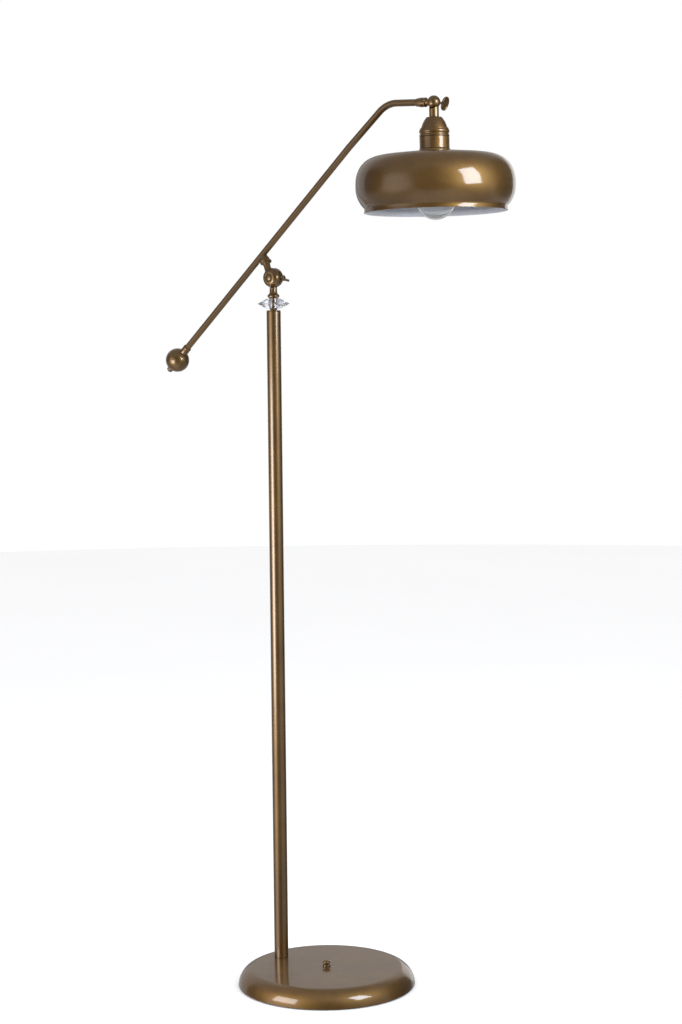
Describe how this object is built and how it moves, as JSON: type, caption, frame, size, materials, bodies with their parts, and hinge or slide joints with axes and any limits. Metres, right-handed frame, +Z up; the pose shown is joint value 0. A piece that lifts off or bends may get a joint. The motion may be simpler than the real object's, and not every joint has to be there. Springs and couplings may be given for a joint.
{
  "type": "adjustable arm floor lamp",
  "caption": "Antique-brass floor lamp: round weighted base, slim column, cut-glass disc, counterweighted tilting arm and spun shade over a clear bulb.",
  "frame": {"origin": "centre of the base's flat underside, on the floor", "axes": "+Z up, +X the way the arm reaches, the arm moves in the plane y = 0 at rest"},
  "size_m": [0.7268, 0.31, 1.5269],
  "materials": {
    "antique_brass": "antique bronze lacquer, satin",
    "shade_metal": "spun, antique bronze lacquer outside, white enamel inside",
    "steel": "zinc plated",
    "cast_iron": "as cast, black paint",
    "felt": "rubberised felt",
    "crystal": "cut and polished",
    "bulb_glass": "clear blown",
    "porcelain": "glazed",
    "fibre": "vulcanised fibre",
    "black_plastic": "moulded",
    "flex": "PVC sheath",
    "tungsten": "drawn wire"
  },
  "bodies": {
    "root": {"base_cover": "antique_brass", "base_weight": "cast_iron", "base_pad": "felt", "base_nipple": "steel", "base_washer": "steel", "base_nut": "steel", "cord_gland": "black_plastic", "foot_switch_body": "black_plastic", "foot_switch_ring": "antique_brass", "column_tube": "antique_brass", "column_foot_bush": "steel", "column_cap": "antique_brass", "crystal_disc": "crystal", "crystal_seat": "antique_brass", "crystal_washer": "black_plastic", "centre_nipple": "antique_brass", "base_flex": "flex", "column_flex": "flex"},
    "switch_button": {"foot_switch_button": "antique_brass"},
    "swivel": {"swivel_collar": "antique_brass", "knuckle_lower": "antique_brass", "knuckle_friction_washer": "fibre", "knuckle_screw": "antique_brass", "knuckle_spring_washer": "steel"},
    "wing_nut": {"knuckle_wing_nut": "antique_brass"},
    "arm": {"knuckle_upper": "antique_brass", "arm_stem": "antique_brass", "arm_tube": "antique_brass", "counterweight_ball": "antique_brass", "counterweight_collar": "antique_brass", "arm_end_plug": "steel", "counterweight_stud": "steel", "counterweight_nut": "antique_brass", "arm_ferrule": "antique_brass", "head_joint_arm_half": "antique_brass", "arm_flex": "flex"},
    "head": {"head_joint_shade_half": "antique_brass", "head_friction_washer": "fibre", "holder_cap": "antique_brass", "holder_band": "antique_brass", "holder_sleeve": "antique_brass", "shade_ring": "antique_brass", "holder_core": "porcelain", "holder_thread": "steel", "holder_contact": "steel", "shade_clamp_ring": "black_plastic", "holder_nipple": "steel", "holder_nut": "steel", "holder_flex": "flex", "shade": "shade_metal", "bulb_glass": "bulb_glass", "bulb_cap": "steel", "bulb_stem": "bulb_glass", "bulb_filament": "tungsten"},
    "thumb_screw": {"head_thumb_screw": "antique_brass"}
  },
  "joints": [
    {"name": "foot_switch_press", "type": "slide", "parent": "root", "child": "switch_button", "axis": [0, 0, 1], "range_m": [-0.003, 0], "stiffness_N_per_m": 600, "springref_m": 0.002},
    {"name": "column_swivel", "type": "hinge", "parent": "root", "child": "swivel", "pos_m": [-0.1024, 0, 1.2025], "axis": [0, 0, 1], "range_deg": [-165, 165]},
    {"name": "knuckle_tilt", "type": "hinge", "parent": "swivel", "child": "arm", "pos_m": [-0.1024, 0, 1.238], "axis": [0, -1, 0], "range_deg": [-42, 33]},
    {"name": "wing_nut_turn", "type": "hinge", "parent": "swivel", "child": "wing_nut", "pos_m": [-0.1024, 0, 1.238], "axis": [0, 1, 0], "range_deg": [0, 180]},
    {"name": "head_tilt", "type": "hinge", "parent": "arm", "child": "head", "pos_m": [0.24117, 0, 1.51529], "axis": [0, -1, 0], "range_deg": [-12, 60]},
    {"name": "thumb_screw_turn", "type": "hinge", "parent": "arm", "child": "thumb_screw", "pos_m": [0.24117, 0, 1.51529], "axis": [0, 1, 0], "range_deg": [0, 180]}
  ]
}
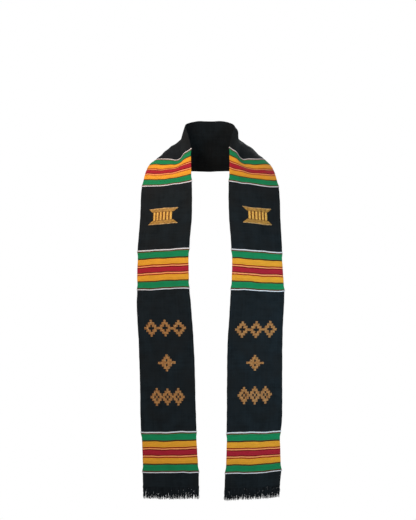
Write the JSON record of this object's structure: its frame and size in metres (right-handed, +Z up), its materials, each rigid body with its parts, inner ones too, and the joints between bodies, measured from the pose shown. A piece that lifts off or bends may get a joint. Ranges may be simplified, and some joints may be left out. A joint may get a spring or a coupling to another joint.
{
  "type": "graduation stole",
  "caption": "Long woven strip worn round the neck, with crosswise striped bands, gold figures and a short fringe at both ends, in its worn form.",
  "frame": {"origin": "where the strip rests on the nape: the middle of its length and width, on the side that lies against the neck", "axes": "+Z up as worn, the chest towards -Y, +X to the viewer's right"},
  "size_m": [0.3208, 0.218, 0.8292],
  "materials": {
    "ground_weave": "matte black woven acrylic and cotton, fine crosswise ribs",
    "striped_weave": "weft-faced crosswise stripes of white, green, yellow and crimson yarn",
    "gold_weft": "gold-yellow extra weft, soft sheen",
    "fringe_yarn": "matte black cut yarn"
  },
  "bodies": {
    "root": {"nape_strip": "ground_weave", "left_neck_band": "striped_weave", "left_chest_strip": "ground_weave", "left_stool_motif": "gold_weft", "left_chest_band": "striped_weave", "left_lower_strip": "ground_weave", "left_upper_row": "gold_weft", "left_middle_row": "gold_weft", "left_lower_row": "gold_weft", "left_hem_band": "striped_weave", "left_hem_strip": "ground_weave", "left_fringe": "fringe_yarn", "right_neck_band": "striped_weave", "right_chest_strip": "ground_weave", "right_stool_motif": "gold_weft", "right_chest_band": "striped_weave", "right_lower_strip": "ground_weave", "right_upper_row": "gold_weft", "right_middle_row": "gold_weft", "right_lower_row": "gold_weft", "right_hem_band": "striped_weave", "right_hem_strip": "ground_weave", "right_fringe": "fringe_yarn"}
  },
  "joints": []
}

* * * * * * *

= Task statement =
Write every line of the material above again, exactly.

= Worked solution =
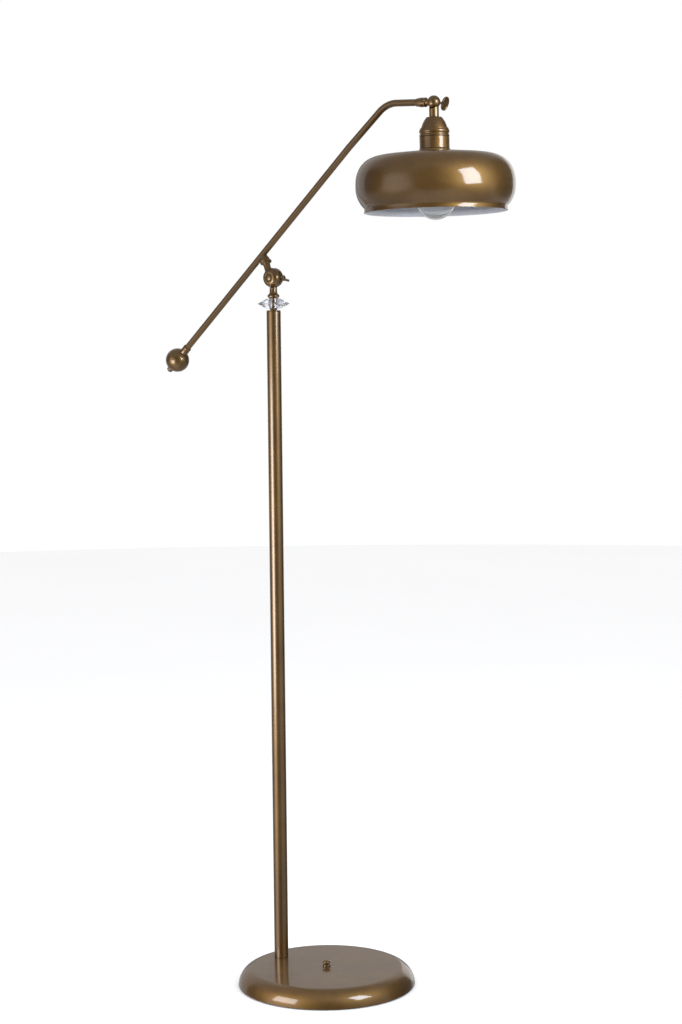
Describe how this object is built and how it moves, as JSON: type, caption, frame, size, materials, bodies with their parts, and hinge or slide joints with axes and any limits. Metres, right-handed frame, +Z up; the pose shown is joint value 0. A piece that lifts off or bends may get a joint. The motion may be simpler than the real object's, and not every joint has to be there. Springs and couplings may be given for a joint.
{
  "type": "adjustable arm floor lamp",
  "caption": "Antique-brass floor lamp: round weighted base, slim column, cut-glass disc, counterweighted tilting arm and spun shade over a clear bulb.",
  "frame": {"origin": "centre of the base's flat underside, on the floor", "axes": "+Z up, +X the way the arm reaches, the arm moves in the plane y = 0 at rest"},
  "size_m": [0.7268, 0.31, 1.5269],
  "materials": {
    "antique_brass": "antique bronze lacquer, satin",
    "shade_metal": "spun, antique bronze lacquer outside, white enamel inside",
    "steel": "zinc plated",
    "cast_iron": "as cast, black paint",
    "felt": "rubberised felt",
    "crystal": "cut and polished",
    "bulb_glass": "clear blown",
    "porcelain": "glazed",
    "fibre": "vulcanised fibre",
    "black_plastic": "moulded",
    "flex": "PVC sheath",
    "tungsten": "drawn wire"
  },
  "bodies": {
    "root": {"base_cover": "antique_brass", "base_weight": "cast_iron", "base_pad": "felt", "base_nipple": "steel", "base_washer": "steel", "base_nut": "steel", "cord_gland": "black_plastic", "foot_switch_body": "black_plastic", "foot_switch_ring": "antique_brass", "column_tube": "antique_brass", "column_foot_bush": "steel", "column_cap": "antique_brass", "crystal_disc": "crystal", "crystal_seat": "antique_brass", "crystal_washer": "black_plastic", "centre_nipple": "antique_brass", "base_flex": "flex", "column_flex": "flex"},
    "switch_button": {"foot_switch_button": "antique_brass"},
    "swivel": {"swivel_collar": "antique_brass", "knuckle_lower": "antique_brass", "knuckle_friction_washer": "fibre", "knuckle_screw": "antique_brass", "knuckle_spring_washer": "steel"},
    "wing_nut": {"knuckle_wing_nut": "antique_brass"},
    "arm": {"knuckle_upper": "antique_brass", "arm_stem": "antique_brass", "arm_tube": "antique_brass", "counterweight_ball": "antique_brass", "counterweight_collar": "antique_brass", "arm_end_plug": "steel", "counterweight_stud": "steel", "counterweight_nut": "antique_brass", "arm_ferrule": "antique_brass", "head_joint_arm_half": "antique_brass", "arm_flex": "flex"},
    "head": {"head_joint_shade_half": "antique_brass", "head_friction_washer": "fibre", "holder_cap": "antique_brass", "holder_band": "antique_brass", "holder_sleeve": "antique_brass", "shade_ring": "antique_brass", "holder_core": "porcelain", "holder_thread": "steel", "holder_contact": "steel", "shade_clamp_ring": "black_plastic", "holder_nipple": "steel", "holder_nut": "steel", "holder_flex": "flex", "shade": "shade_metal", "bulb_glass": "bulb_glass", "bulb_cap": "steel", "bulb_stem": "bulb_glass", "bulb_filament": "tungsten"},
    "thumb_screw": {"head_thumb_screw": "antique_brass"}
  },
  "joints": [
    {"name": "foot_switch_press", "type": "slide", "parent": "root", "child": "switch_button", "axis": [0, 0, 1], "range_m": [-0.003, 0], "stiffness_N_per_m": 600, "springref_m": 0.002},
    {"name": "column_swivel", "type": "hinge", "parent": "root", "child": "swivel", "pos_m": [-0.1024, 0, 1.2025], "axis": [0, 0, 1], "range_deg": [-165, 165]},
    {"name": "knuckle_tilt", "type": "hinge", "parent": "swivel", "child": "arm", "pos_m": [-0.1024, 0, 1.238], "axis": [0, -1, 0], "range_deg": [-42, 33]},
    {"name": "wing_nut_turn", "type": "hinge", "parent": "swivel", "child": "wing_nut", "pos_m": [-0.1024, 0, 1.238], "axis": [0, 1, 0], "range_deg": [0, 180]},
    {"name": "head_tilt", "type": "hinge", "parent": "arm", "child": "head", "pos_m": [0.24117, 0, 1.51529], "axis": [0, -1, 0], "range_deg": [-12, 60]},
    {"name": "thumb_screw_turn", "type": "hinge", "parent": "arm", "child": "thumb_screw", "pos_m": [0.24117, 0, 1.51529], "axis": [0, 1, 0], "range_deg": [0, 180]}
  ]
}
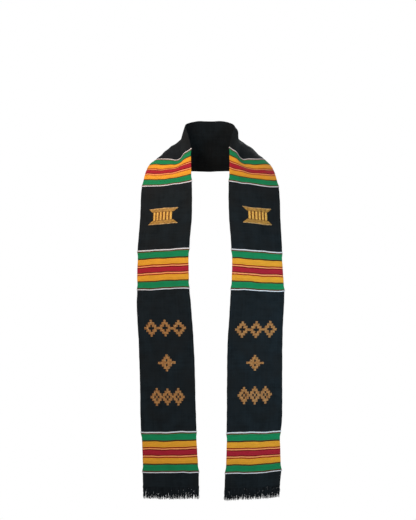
Write the JSON record of this object's structure: its frame and size in metres (right-handed, +Z up), its materials, each rigid body with its parts, inner ones too, and the joints between bodies, measured from the pose shown. A piece that lifts off or bends may get a joint. Ranges may be simplified, and some joints may be left out. A joint may get a spring or a coupling to another joint.
{
  "type": "graduation stole",
  "caption": "Long woven strip worn round the neck, with crosswise striped bands, gold figures and a short fringe at both ends, in its worn form.",
  "frame": {"origin": "where the strip rests on the nape: the middle of its length and width, on the side that lies against the neck", "axes": "+Z up as worn, the chest towards -Y, +X to the viewer's right"},
  "size_m": [0.3208, 0.218, 0.8292],
  "materials": {
    "ground_weave": "matte black woven acrylic and cotton, fine crosswise ribs",
    "striped_weave": "weft-faced crosswise stripes of white, green, yellow and crimson yarn",
    "gold_weft": "gold-yellow extra weft, soft sheen",
    "fringe_yarn": "matte black cut yarn"
  },
  "bodies": {
    "root": {"nape_strip": "ground_weave", "left_neck_band": "striped_weave", "left_chest_strip": "ground_weave", "left_stool_motif": "gold_weft", "left_chest_band": "striped_weave", "left_lower_strip": "ground_weave", "left_upper_row": "gold_weft", "left_middle_row": "gold_weft", "left_lower_row": "gold_weft", "left_hem_band": "striped_weave", "left_hem_strip": "ground_weave", "left_fringe": "fringe_yarn", "right_neck_band": "striped_weave", "right_chest_strip": "ground_weave", "right_stool_motif": "gold_weft", "right_chest_band": "striped_weave", "right_lower_strip": "ground_weave", "right_upper_row": "gold_weft", "right_middle_row": "gold_weft", "right_lower_row": "gold_weft", "right_hem_band": "striped_weave", "right_hem_strip": "ground_weave", "right_fringe": "fringe_yarn"}
  },
  "joints": []
}